This post goes out to my students who now, after many years of hard work, are having books published.

You have become an author, congratulations!

You’ve launched your book into the world and oh my goodness, the response is overwhelming.

I repeat: OVERWHELMING.

Propositions are coming at you, seemingly from every direction.

Not that you are complaining about your success. You are thrilled beyond words with your success, it’s just that you can’t even seem to go to the bathroom without somebody stopping you in mid-stride to ask for a favor that holds the promise of something called “exposure” for you and your book.

Listen for this word.

You might hear it like this, “I’m sure this would be great exposure for you and your book.”

Did you catch it? You’ve got to listen for it. Because you are going to be hearing it a lot.

Here are all the ways the offers are going to start flying at you. Via…

  • E-mail
  • Phone
  • Snail mail
  • Twitter
  • Facebook
  • LinkedIn

…and any other way or place where you are visible.
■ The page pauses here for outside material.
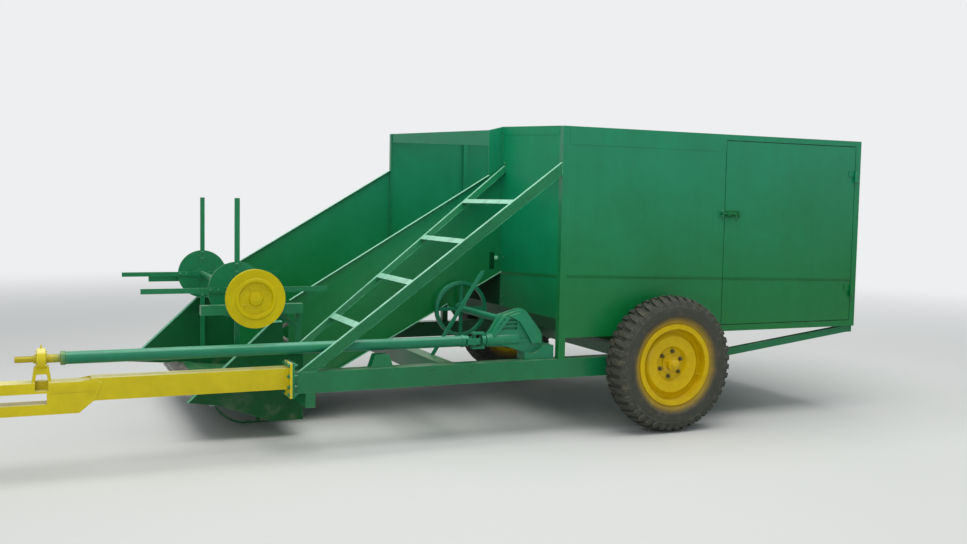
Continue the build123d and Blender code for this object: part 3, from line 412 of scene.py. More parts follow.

The requests will vary, but are likely to include:

  • Requests for coffee with complete strangers
  • Offers for you to drive long distances to reach crowds of unknown proportions (for no speaking fee, of course)
  • Requests for guest blogs…with original content only, please
  • Requests for you to do teleconferences so that the person coordinating the effort can package the teleconference up and sell it (hopefully to some of your e-mail list)
  • Ditto providing your content to for-profit membership organizations that would like to use your expertise to attract more paying members to their group (paying them, I mean, not you)
  • Requests for phone interviews, podcast interviews, e-mail interviews, Skype interviews, and Twitter interviews
  • Requests to volunteer your time for a myriad of good causes or to give your books or earnings to support good causes
  • Offers from unknown production companies to share their peoples’ offers with your permission-based e-mail list (something called “database leveraging,” which should effectively alienate everyone on your list forever)
  • This list does not include the requests you will get for a mysterious thing called “help” — as in “Here is my terrible situation… (I can’t get published, I can’t take classes, I can’t pay my bills, I can’t, I can’t, I can’t…). You seem to have things figured out. Can you possibly HELP?”
  • Or you’ll get requests from people who read your book and applied what you suggested…and now, they were just wondering, if you could you take just a few minutes to take a quick look at what they’ve done and discus their progress.

Can you do all of this?

Will you do all of this?

Should you do all of this?

Initially, you will heroically think, YES I CAN!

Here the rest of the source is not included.